Fin 2017, au moment des Paradise Papers, les multinationales ont démesurément grandi. Le scénario imaginé vingt ans plus tôt est accompli. Capital Without Borders. Le pouvoir des partis politiques est nul quant à la possibilité d’intervenir sur les virements offshore. Un magnat psychopathe et endetté a été élu à la tête des États-Unis. Au Kremlin, le prince des oligarques a planqué sa fortune et bute les journalistes trop regardants. En Chine, un dictateur cupide rase gratis. L’Europe est verrouillée par l’homme à tout faire des banquiers et du Luxembourg reconnaissant. Le nouveau président français est un ex-banquier d’affaires qui place la lutte contre la fraude fiscale au même niveau que la lutte contre la fraude à la Sécu. L’optimisation est, pour lui, une manière d’aider les riches à investir ensuite dans l’économie réelle. Toujours le même insupportable baratin.

Un personnage illustre jusqu’au dégoût l’amollissement général : le commissaire européen chargé de la fiscalité. Pierre Moscovici vient de découvrir que les citoyens sont victimes de « l’inaction européenne » : « Nous ne sommes pas face à des incidents isolés, mais à des pratiques systémiques, mondiales, et organisées », vient de lâcher l’ancien lobbyiste du Cercle de l’industrie. L’ami des patrons qui défiscalisent est payé pour nous endormir. (...)

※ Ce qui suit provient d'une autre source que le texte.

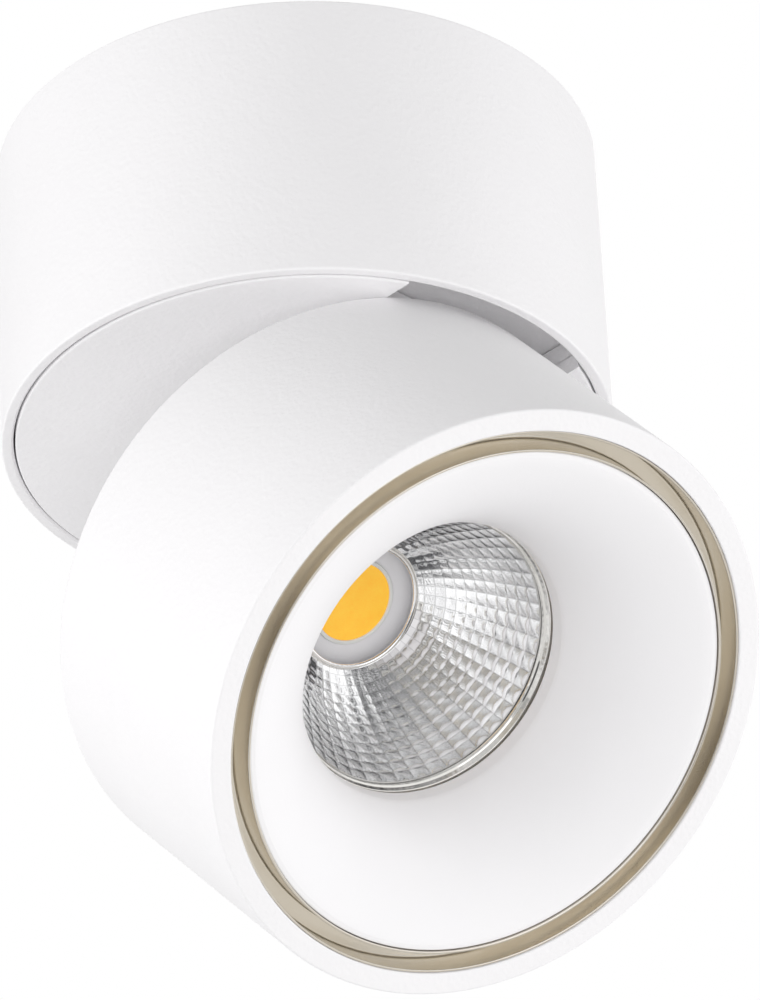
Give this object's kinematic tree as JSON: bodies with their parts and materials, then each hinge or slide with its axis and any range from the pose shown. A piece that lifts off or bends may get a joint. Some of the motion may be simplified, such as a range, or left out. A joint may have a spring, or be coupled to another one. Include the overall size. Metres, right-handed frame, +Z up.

La finance offshore est l’ultime perfusion du capitalisme. On réduit les salaires, on désindustrialise, on achète les élus à coups de financement politique (7500 euros par filiale), on paupérise, on ubérise. On finit esclaves chez des geôliers high-tech : McDonald’s, Starbucks, Amazon. Nos modernes Thénardier. Plutôt que de nous révolter devant tant d’inégalités, d’interdire les transactions vers ces paradis, nous fermons les yeux. Le PSG, les écrans plats, les abonnements SFR, les iPhone X, les paris sportifs. Les somnifères. Nous sommes otages d’un système qui a réussi son entreprise de désensibilisation de masse. Nous avons peur du vide.